Two years ago, Guyana witnessed some of the most daring and brutal crimes of violence after five inmates of the Georgetown Prison blasted their way out of the institution on February 23, leaving a 21-year-old male Prison Officer dead and a 30-something female Prison Officer impaired for life. The crime campaign waged by the Mash Day prison escapees and other gangs was chillingly cold-blooded and ruthlessly efficient. Children were robbed of parents, wives were widowed, and mothers of sons were left with only their memories of happier times. Businessmen and women were kidnapped with their families being forced to cough up millions of dollars if they hoped to see their loved ones again.
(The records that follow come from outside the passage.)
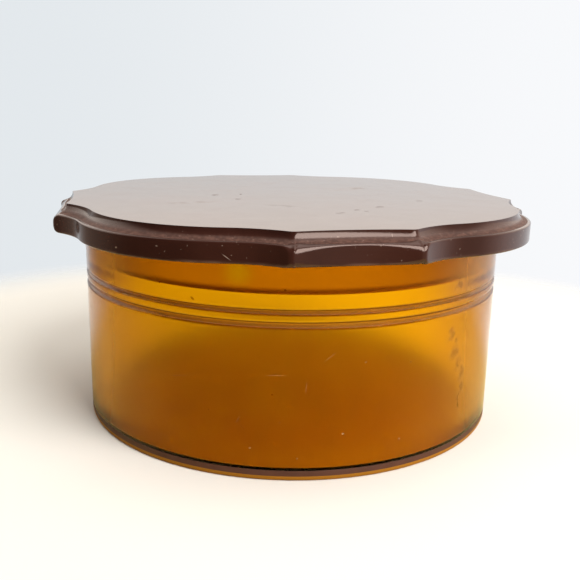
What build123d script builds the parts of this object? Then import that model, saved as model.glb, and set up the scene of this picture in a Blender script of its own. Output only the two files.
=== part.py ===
from build123d import *
import os
from math import cos, radians, sin

# Powder jar: a round turned jar with a cemented base, closed by a loose scalloped lid whose
# locating ring drops into the jar's bore. Millimetres, +Z up, origin at the centre of the base.

os.makedirs("parts", exist_ok=True)

# jar
jar_r = 50.0
bore_r = 44.8
base_t = 1.2
rim_z = 44.95
rim_round = 0.5
# two turned grooves below the rim: centre height and width of each, one depth
grooves = [(34.95, 1.3), (32.4, 1.6)]
groove_d = 0.6
# dark film of cement between the wall's foot and the base, just short of both faces of the wall
film_t = 0.2
film_inset = 0.1
foot_z = base_t + film_t

# lid ring
ring_z = 37.4
ring_gap = 0.3
ring_t = 3.0
ring_r = bore_r - ring_gap
ring_chamfer = 0.5

# lid plate: four hollow facets with crisp corners, and four ogee lobes between them
lid_z = rim_z
face_h = 4.1
cove_h = 2.1
cove_d = 2.75
ledge = 0.6
shoulder_round = 0.45
under_round = 0.35
facet_half = 12.7
facet_r = 55.1
corner_r = 57.6
lobe_half = 20.0
lobe_r = 57.7
lobe_end_r = 55.4
shoulder_z = lid_z + face_h
top_z = shoulder_z + cove_h


def at(radius, degrees):
    return (radius * cos(radians(degrees)), radius * sin(radians(degrees)))


# Turned wall: bore, rounded rim and the two grooves.
with BuildPart() as jar_wall:
    with BuildSketch(Plane.XZ):
        with BuildLine():
            edge = Polyline((jar_r, foot_z), (bore_r, foot_z), (bore_r, rim_z - rim_round))
            inner = RadiusArc(edge @ 1, (bore_r + rim_round, rim_z), rim_round)
            land = Line(inner @ 1, (jar_r - rim_round, rim_z))
            outer = RadiusArc(land @ 1, (jar_r, rim_z - rim_round), rim_round)
            low = outer @ 1
            for height, width in grooves:
                upper = Line(low, (jar_r, height + width / 2))
                hollow = ThreePointArc(
                    upper @ 1, (jar_r - groove_d, height), (jar_r, height - width / 2)
                )
                low = hollow @ 1
            Line(low, edge @ 0)
        make_face()
    revolve(axis=Axis.Z)
jar_wall.part.label = "jar_wall"

# Flat disc that closes the jar.
with BuildPart() as base_disc:
    Cylinder(jar_r, base_t, align=(Align.CENTER, Align.CENTER, Align.MIN))
    fillet(base_disc.edges().sort_by(Axis.Z)[0], 0.5)
base_disc.part.label = "base_disc"

# Film of cement that holds the wall to the disc.
with BuildPart() as base_cement:
    with BuildSketch(Plane.XY.offset(base_t)):
        Circle(jar_r - film_inset)
        Circle(bore_r + film_inset, mode=Mode.SUBTRACT)
    extrude(amount=film_t)
base_cement.part.label = "base_cement"

# Ring under the lid that drops into the bore.
with BuildPart() as lid_ring:
    with BuildSketch(Plane.XY.offset(ring_z)):
        Circle(ring_r)
        Circle(ring_r - ring_t, mode=Mode.SUBTRACT)
    extrude(amount=lid_z - ring_z)
    chamfer(lid_ring.edges().group_by(Axis.Z)[0], ring_chamfer)
lid_ring.part.label = "lid_ring"

def facet_line(turn):
    # a hollow facet's edge between its two corners
    ThreePointArc(at(corner_r, turn - facet_half), at(facet_r, turn), at(corner_r, turn + facet_half))


def lobe_line(turn):
    # a lobe's edge from corner to corner: a round nose with a hollow arc on either side
    nose = ThreePointArc(
        at(lobe_end_r, turn - lobe_half), at(lobe_r, turn), at(lobe_end_r, turn + lobe_half)
    )
    TangentArc(nose @ 0, at(corner_r, turn - 45 + facet_half), tangent=(nose % 0) * -1)
    TangentArc(nose @ 1, at(corner_r, turn + 45 - facet_half), tangent=nose % 1)


# Lid plate: the scalloped outline extruded, then the cove cut along each facet and each lobe.
with BuildPart() as lid_plate:
    with BuildSketch(Plane.XY.offset(lid_z)):
        with BuildLine():
            for quarter in (0, 90, 180, 270):
                facet_line(quarter)
                lobe_line(quarter + 45)
        make_face()
    extrude(amount=top_z - lid_z)
    for quarter in (0, 90, 180, 270):
        for draw, turn in ((facet_line, quarter), (lobe_line, quarter + 45)):
            with BuildLine(Plane.XY.offset(shoulder_z)) as rail:
                draw(turn)
            edge = rail.wire()
            # across the edge: x runs inwards, y up
            inwards = (edge % 0).cross(Vector(0, 0, 1)) * -1
            with BuildSketch(Plane(edge @ 0, x_dir=inwards, z_dir=edge % 0)) as waste:
                with BuildLine():
                    flat = Line((-cove_d, 0), (ledge, 0))
                    cove = TangentArc(flat @ 1, (cove_d, cove_h), tangent=(1, 0))
                    Polyline(cove @ 1, (cove_d, 2 * cove_h), (-cove_d, 2 * cove_h), flat @ 0)
                make_face()
            sweep(waste.sketch, path=edge, mode=Mode.SUBTRACT)
    # soften the rim's upper and lower edges all round
    sides = lid_plate.faces().filter_by(GeomType.PLANE, reverse=True).filter_by_position(
        Axis.Z, lid_z, shoulder_z
    )
    shoulder = sides.edges().filter_by_position(Axis.Z, shoulder_z, shoulder_z)
    foot = sides.edges().filter_by_position(Axis.Z, lid_z, lid_z)
    fillet(shoulder, shoulder_round)
    chamfer(foot, under_round)
lid_plate.part.label = "lid_plate"

for piece in (jar_wall, base_disc, base_cement, lid_ring, lid_plate):
    export_step(piece.part, f"parts/{piece.part.label}.step")
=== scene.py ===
import math

import bpy
import numpy as np
from mathutils import Matrix, Vector


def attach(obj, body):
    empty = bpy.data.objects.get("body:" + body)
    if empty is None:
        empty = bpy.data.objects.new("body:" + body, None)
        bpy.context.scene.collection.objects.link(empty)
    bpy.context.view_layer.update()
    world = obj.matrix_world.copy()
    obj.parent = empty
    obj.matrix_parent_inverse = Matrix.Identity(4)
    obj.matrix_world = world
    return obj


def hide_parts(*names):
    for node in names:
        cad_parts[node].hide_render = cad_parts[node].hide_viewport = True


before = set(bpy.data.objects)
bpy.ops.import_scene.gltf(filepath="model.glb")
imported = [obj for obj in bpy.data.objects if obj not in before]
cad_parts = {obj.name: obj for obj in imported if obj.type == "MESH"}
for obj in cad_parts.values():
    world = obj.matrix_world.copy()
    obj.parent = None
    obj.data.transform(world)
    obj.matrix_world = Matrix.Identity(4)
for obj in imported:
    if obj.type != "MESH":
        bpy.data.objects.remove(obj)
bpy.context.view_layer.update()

MM = 0.001

# ---------------------------------------------------------------- sizes, as in the CAD (mm)
JAR_R, BORE_R, BASE_T, RIM_Z = 50.0, 44.8, 1.2, 44.95
GROOVES = [(34.95, 1.3), (32.4, 1.6)]
GROOVE_D = 0.6
FILM_T, FILM_INSET = 0.2, 0.1
FOOT_Z = BASE_T + FILM_T
RIM_ROUND = 0.5
FOOT_EASE = 0.9
DISC_EASE, DISC_ROUND = 0.35, 0.5
# the bead of cement: how far it sinks into the plastic, how far inside the eased corners it starts,
# its outside face, and that face's lower and upper ends
BEAD_SINK, BEAD_START, BEAD_R = 0.03, 0.5, JAR_R - 0.01
BEAD_LOW, BEAD_HIGH = BASE_T - 0.20, FOOT_Z + 0.75
RING_Z, RING_R, RING_T, RING_EASE = 37.4, 44.5, 3.0, 0.2
LID_Z, FACE_H, COVE_H, COVE_D, LEDGE = 44.95, 4.1, 2.1, 2.75, 0.6
RING_TOP = LID_Z - 0.02  # a hair below the lid's underside
FACET_HALF, FACET_R, CORNER_R = 12.7, 55.1, 57.6
LOBE_HALF, LOBE_R, LOBE_END_R = 20.0, 57.7, 55.4
CORNER_EASE = 0.9
# how the lid's edges are worn round: everywhere, and this much more at a crisp corner
SHOULDER_ROUND, SHOULDER_WORN = 0.35, 1.55
UNDER_ROUND, UNDER_WORN = 0.3, 1.1
SHOULDER_Z = LID_Z + FACE_H
TOP_Z = SHOULDER_Z + COVE_H

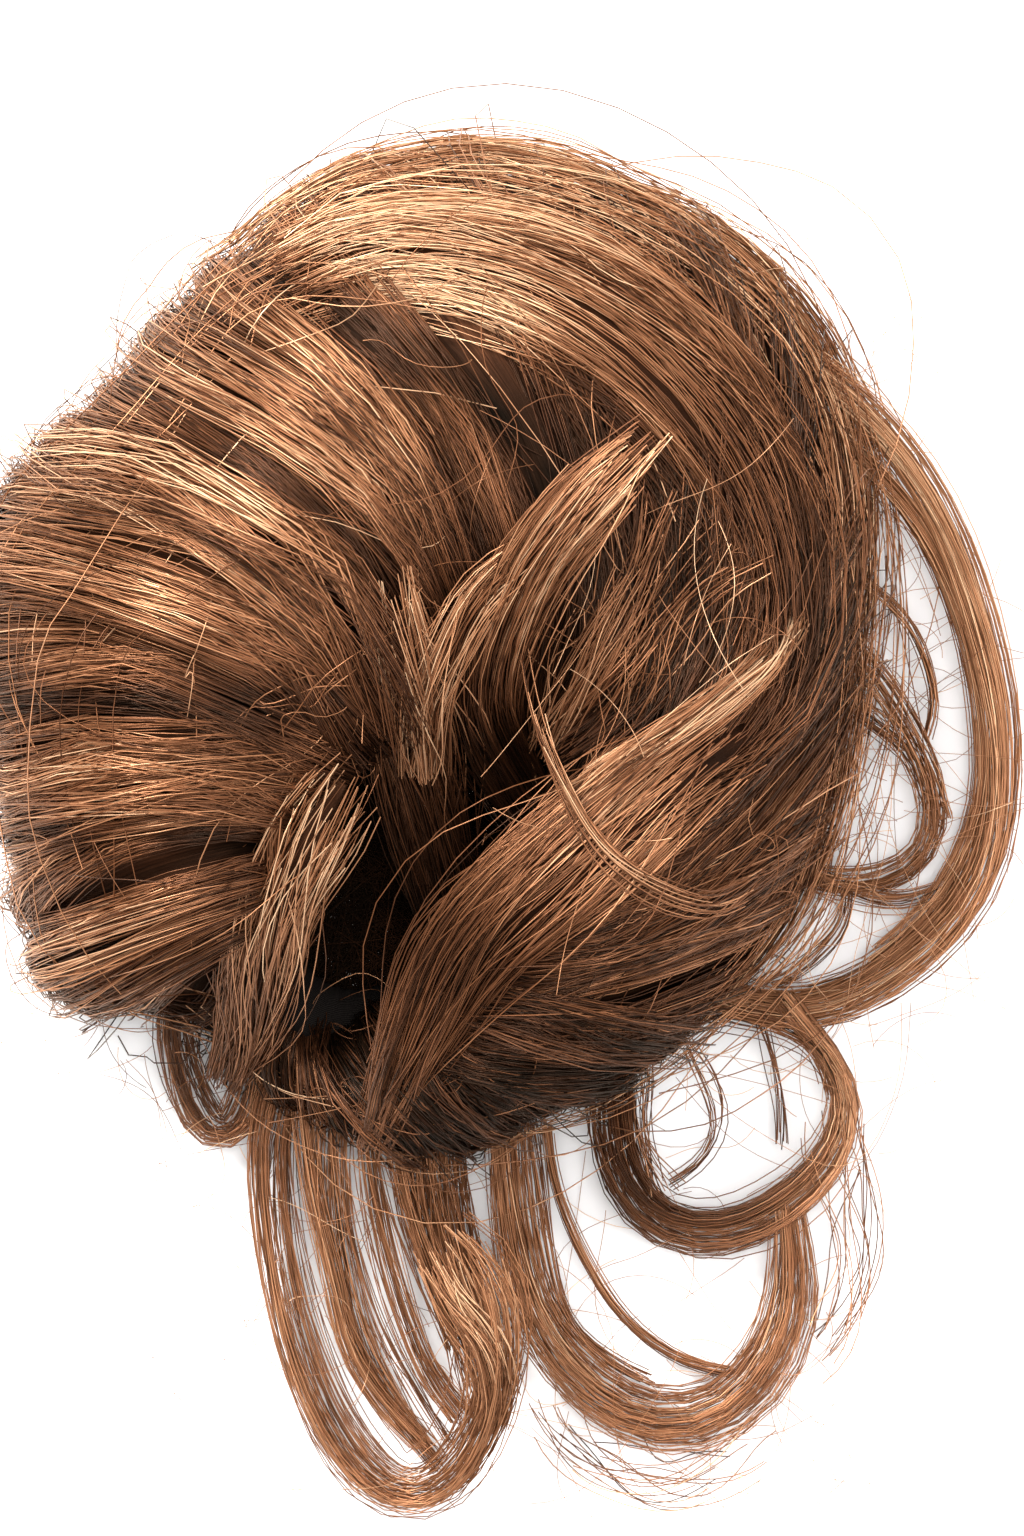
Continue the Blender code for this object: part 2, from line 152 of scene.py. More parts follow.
def hollowRadius(turn):
    angle = np.radians(turn - ringForm["hollowTurn"])
    return 1.0 / np.hypot(np.cos(angle) / ringForm["hollowLong"], np.sin(angle) / ringForm["hollowShort"])


def ringPoint(place, share):
    # place counts locks round the ring, share goes along the section
    place = np.mod(place, lockCount)
    lock = np.minimum(place.astype(int), lockCount - 1)
    partWay = place - lock
    following = (lock + 1) % lockCount
    span = np.mod(ringLocks[following, 0] - ringLocks[lock, 0], 360.0)
    outerTurn = ringLocks[lock, 0] + partWay * span
    swirl = ringLocks[lock, 1] * (1 - partWay) + ringLocks[following, 1] * partWay
    spot = np.clip(share, 0.0, 1.0) * (len(ringSection) - 1)
    below = np.minimum(spot.astype(int), len(ringSection) - 2)
    rows = [ringSection[np.clip(below + step, 0, len(ringSection) - 1)] for step in (-1, 0, 1, 2)]
    across, rise, lean = (smoothBetween(*(row[..., k] for row in rows), spot - below) for k in range(3))
    turn = outerTurn + swirl * np.clip(1 - across, 0, 1) ** ringForm["swirlBend"]
    inner = hollowRadius(turn)
    outer = np.maximum(roundTheRing(turn, 2) * ringForm["reach"], inner)
    tallness = roundTheRing(turn, 3)
    proud = np.sin(np.pi * partWay) ** ringForm["roundAcross"]
    proud = proud * np.sin(np.pi * np.clip(share, 0, 1)) ** ringForm["roundAlong"]
    swell = proud * ringLocks[lock, 4] * ringForm["groove"]
    outward = -np.cos(np.pi * share)
    distance = inner + across * (outer - inner) - lean * tallness * ringForm["rimOverhang"]
    distance = distance + swell * np.where(outward > 0, outward, ringForm["innerSwell"] * outward)
    height = rise * tallness * ringForm["height"] + swell * np.sin(np.pi * share)
    angle = np.radians(turn)
    point = np.stack((distance * np.cos(angle), distance * np.sin(angle), np.maximum(height, 0)), axis=-1)
    return point + hub


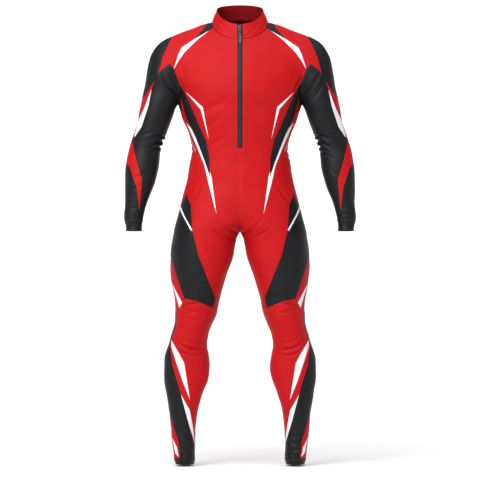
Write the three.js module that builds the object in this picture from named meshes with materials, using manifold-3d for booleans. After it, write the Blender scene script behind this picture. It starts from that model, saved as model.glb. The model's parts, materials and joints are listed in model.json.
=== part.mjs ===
// Ski race suit: a close one-piece suit of stretch laminate, filled out as it is when worn.
// Millimetres, +Z up. The front faces -Y and the wearer's left is +X.
// The origin is the middle of the neck, level with the shoulders that carry the suit.
//
// One wall of cloth is built from level sections, then parted along its sewing seams.
// Every section is a pair of half ovals, one in front of the plane Y = middle and one behind it.
// The collar, the zip and its pull are pieces of their own.

import * as THREE from 'three';
import { mergeVertices } from 'three/addons/utils/BufferGeometryUtils.js';
import Module from 'manifold-3d';

const wasm = await Module();
wasm.setup();

// ---- Driving dimensions ----
const WALL = 1.8;
const COLLAR_WALL = 2.4;
const SEAM_GAP = 0.3;
const REACH_THROUGH = 320;
const ABOVE_ALL = 100;
const CROTCH_Z = -680;

const ZIP_WIDTH = 16;
const ZIP_BOTTOM = -390;
const TAPE_THICK = 1.3;
const TAPE_SINK = 0.2;
const CHAIN_WIDTH = 5.6;
const CHAIN_THICK = 1.5;
const CHAIN_LIFT = 0.12;
const STOP = { thick: 2.1, top: 11.5, bottom: 6 };
const CHAIN_END = 12;

// The slider's nose and tail narrow from these shares of its half length.
const SLIDER_Z = -5;
const SLIDER = { width: 12, waist: 8.6, length: 22, thick: 3.8, lift: 0.5, nose: 0.5, tail: 0.4 };
const BRIDGE = { width: 3.4, length: 13, rise: 4.6, bar: 1.5, sink: 1, haunch: 0.6, crown: 0.6, hollow: 0.5 };

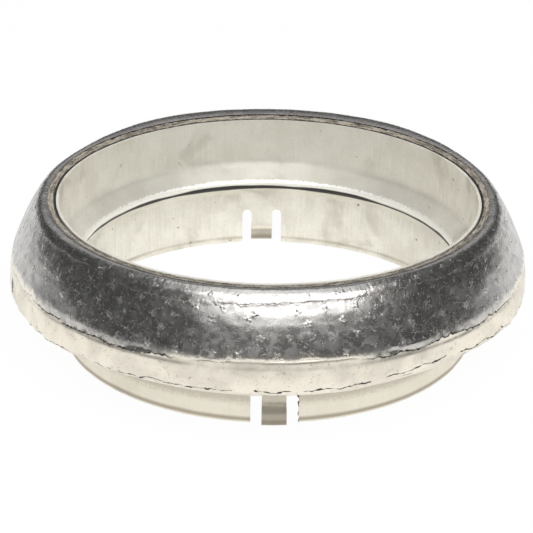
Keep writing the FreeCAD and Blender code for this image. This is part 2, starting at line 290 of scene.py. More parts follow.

Humble taxi drivers were shot dead by bandits, who demanded their cars for high-speed getaways after spectacular hold-ups and robberies. Criminals cold-bloodedly murdered over 20 Policemen and two CANU personnel during that killing season.

Today, just two years after the February 23, 2002 jailbreak, citizens are struggling to make sense of some recent incidents, in which lives were snuffed out seemingly in the most senseless manner. The first victim, St Stanislaus College student, Trevor Julius Fung, was knifed to death by bandits on Abary Road, Bel Air Park, on St Valentine’s Day. The second gratuitously brutal killing occurred on the evening of Republic Day, February 23, when taxi driver Bronson Rutherford was reportedly stabbed, thrown into a trench and hit repeatedly on the head during a fracas on Irving Street. While several scenarios have been emerged as possible motives for Rutherford’s death, his relatives and friends remain mystified with little hope of finding closure to the circumstances of his demise. Then we come to Monday’s shooting spree at the Brickdam Police Station in which a mentally troubled former member of the Tactical Service Unit (TSU) of the Guyana Police Force killed two officers and wounded two others. The chaos and mayhem stopped only when another Policeman discharged a round to the shooter’s thigh, thereby disabling him and then disarming him.

“What is it in the human psyche that compels people to descend to such depths of evil?” was the rhetorical question Vatican Archbishop John Foley put to BBC broadcaster Tim Sebastian during a HARDTALK interview aired late in November 1999. Archbishop Foley and Sebastian were participating in a wonderfully cerebral discourse on the historical role of the Catholic Church in speaking out for the oppressed during periods of conflict and seasons of injustice. The Archbishop explained very reasonably that on many occasions during the 20th century, when the church appeared to be silent on critical issues, more often than not, a lot of work to redress injustices was going on behind the scenes. This was so, he explained, because in some situations victims of injustice were made to suffer increased brutalities after the church had taken a public stand against the perpetrators of hate crimes. At other times, he argued, the voice of the church was loud in denunciation, but no one was paying any heed!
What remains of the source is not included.